A week later and I find out that he's accusing me of talking about him behind his back to everyone.  I haven't even been around.  My boyfriend and I went to a bike rally, so I literally haven't seen anyone or talked to anyone other than Chris.  Yet, he's gone full psycho and making accusations that are unfounded and cutting off his real friends for the stripper.  Now, maybe she is going to "give up" stripping, but it's unlikely--especially if she's bragging that she made a $1K in one night.  When I found out about the stunts he pulled this weekend, it was kind of the final straw for me.  As far as what I've said to anyone else, well, it's nothing that I didn't say to his face.  She's a typical stripper.  As far as threatening me or making any other claims, well, I haven't been around.  If anyone is talking about it behind his back, I probably can be in the line somewhere in the way back.  There are plenty of people worried about his actions and verbalizing how out of control it might be.  For those that are talking, we all know:  He has a drug problem.  Not something I've talked about.  Yes, he has a drama problem.  Something that everyone talks about--mostly with sympathy and hope that he'll pull through it.  Yes, he has PTSD, and everyone knows he needs to go to the VA.  At this point, I view it as a crutch he uses to justify piss poor behavior.  If the stuff he pulled this weekend that already got back to us is who he really is, then his lies have exceeded my limit.  Drug problem, drama problem, PTSD.  We make choices.  If we choose to do some of the things that he did this weekend, then yes, he needs help, serious help.  But he's going to have one less friend to help him through it.

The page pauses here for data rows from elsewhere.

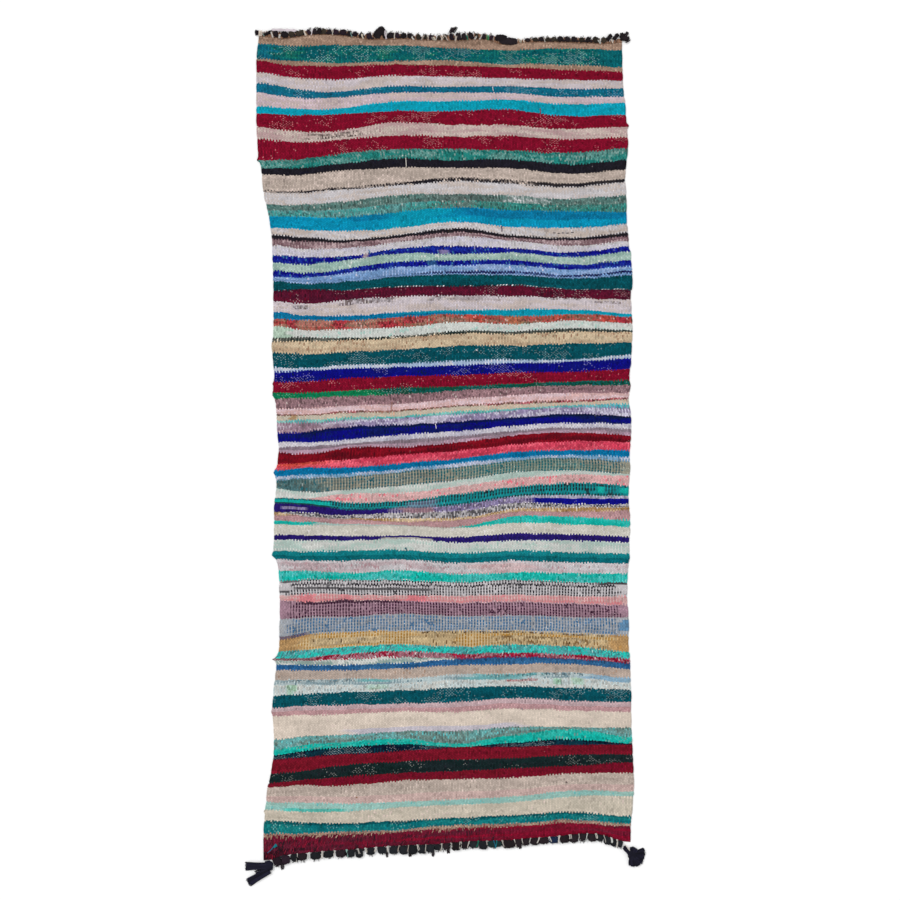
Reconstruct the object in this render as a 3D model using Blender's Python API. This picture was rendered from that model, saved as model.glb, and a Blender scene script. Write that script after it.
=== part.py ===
"""Boucherouite rug: a flat, weft-faced rag rug, knotted along both ends and tasselled at its corners.

The rug lies flat, face up. The plane z = 0 is its underside, +Y runs along its length towards the end
with the small knots, and +X is to the right as seen from above. The origin is under the middle of the
whole piece. Lengths are in metres.

The tables give places on the rug as it lies, in millimetres: `across` from the tip of the left-hand
tassel, and `down` from a line across the upper end.
"""

import math
from typing import NamedTuple

import bmesh
import bpy
import numpy as np

MM = 0.001

CLOTH_THICKNESS = 0.0050
GROOVE_DEPTH = 0.0007  # how far the line between two bands lies under their crests
GROOVE_TUCK = 0.8 * MM  # how far the selvedge draws in between two bands
PIECE_GAP = 0.0004

UPPER_KNOT_PITCH = 16.5  # mm from one small knot to the next
UPPER_KNOT_HEIGHT = 0.0085
LOWER_KNOT_HEIGHT = 0.0115
NECK_HEIGHT = 0.0040  # the wrapped warp ends between two knots
NECK_REACH = 0.45  # share of a knot's reach that the warp ends have
KNOT_FILL = 0.94  # share of the pitch that a knot's foot covers
KNOT_SECTIONS = (-0.5, -0.43, -0.26, 0.26, 0.43, 0.5)  # where a knot is cut, in shares of its width
KNOT_BLUNTNESS = 4.0  # the power that flattens a knot's crest
SECTION_STEP = 1.2  # mm, the least distance between two cuts
BULGE_ROOM = 0.9  # share of the space beside a bulge that is free of small knots

TASSEL_HEIGHT = 0.0120
SMALL_TASSEL_HEIGHT = 0.0090
TIE_HEIGHT = 0.0060
LOCK_WALL = 0.55  # share of a lock's height that its upright sides have
LOCK_ROOT_HEIGHT = 0.92  # share of the head's height that a lock's ridge starts at
LOCK_TIP_HEIGHT = 0.70  # share of the head's height that it keeps at its tip
LOCK_TIP_SLOPE = 0.08  # share of a lock's length over which its ridge falls to the tip

# Shares of the width. The bands are measured on the warp lines; the cloth has its columns of points on
# the cloth lines, which stand closer where its ends bend.
WARP_LINES = (0.015, 0.08, 0.20, 0.36, 0.52, 0.68, 0.84, 0.985)
CLOTH_LINES = (
    *(0.0, 0.025, 0.058, 0.105, 0.14, 0.2, 0.268, 0.311, 0.36, 0.405, 0.455, 0.5, 0.555),
    *(0.605, 0.665, 0.697, 0.717, 0.77, 0.82, 0.87, 0.892, 0.915, 0.94, 0.972, 1.0),
)

# The hump of a knot, cut across the row, in shares of its reach and its height.
KNOT_HUMP = ((0.0, 0.0), (0.0, 0.62), (0.25, 0.96), (0.62, 1.0), (1.0, 0.48), (0.94, 0.0))


class Band(NamedTuple):
    """A woven band: where its selvedges lie, and how far down its lower edge is on each warp line."""

    name: str
    left: float
    right: float
    on_1: float
    on_2: float
    on_3: float
    on_4: float
    on_5: float
    on_6: float
    on_7: float
    on_8: float

    @property
    def lower_edge(self):
        return self[3:]


class EndPoint(NamedTuple):
    """A place along one end: where the cloth stops, and where the knots beyond it stop."""

    across: float
    cloth: float
    knots: float


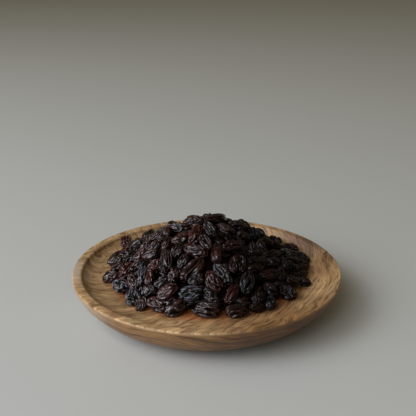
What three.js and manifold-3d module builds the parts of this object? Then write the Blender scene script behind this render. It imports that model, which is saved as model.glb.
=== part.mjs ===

The lies that someone tells define them.  It tells others what kind of person you are.  It defines who and how much trust should be given to you.  Even little "white" lies, depending upon your definition of "little", can be as  heinous as the lies being told by a rapist.  While the truth often hurts, telling someone the truth that is truly a friend doesn't mean that they go all psycho wack job and start trying to stir the pot.  It might mean that you try to call them and they aren't ready to talk to you.  My friend and I didn't talk for almost a year while that affair played itself out, but we still are great friends to this day.  But if someone tells you the truth and you start to go all drama dada on them, then you might expect them to hit their limit.  If you start lying about them in your head, then saying it out loud, then follow that up with trying to add drama to their lives, all I can say is maybe I misjudged this guy.  I told my boyfriend two weeks ago that this guy was a great friend to him and me and that we should have this guy's back.  Less than two weeks later, he's sitting with what he knows will be drama, someone that he himself referred to as a lying fat bitch, and trying to drum up drama for the two people that decided no matter what we would have his back.   It was suggested it might be "blame-able" on the stripper.  We are all responsible for our own actions.  He wants to blame me for his problems.  He wants to blame me for people not liking the stripper.  I haven't been around to stir the pot, even if I wanted to, and I don't have that kind of control over other people.  He wants to stir the pot in my life and relationship.  The lies he's telling himself weren't going to affect my opinion of him, but attacking me because he or the stripper think I'm the root of their problems is like saying a mouse in the Westboro Church is why they protest.  It's ridiculous.  I'm glad for what he did a couple weeks ago, but any debt that I felt to him, has been completely repaid.  I would have preferred not knowing the bullshit he pulled this weekend, but at this point, we're even.  That's the best someone who can't handle the truth can expect from someone like me that only tells the truth.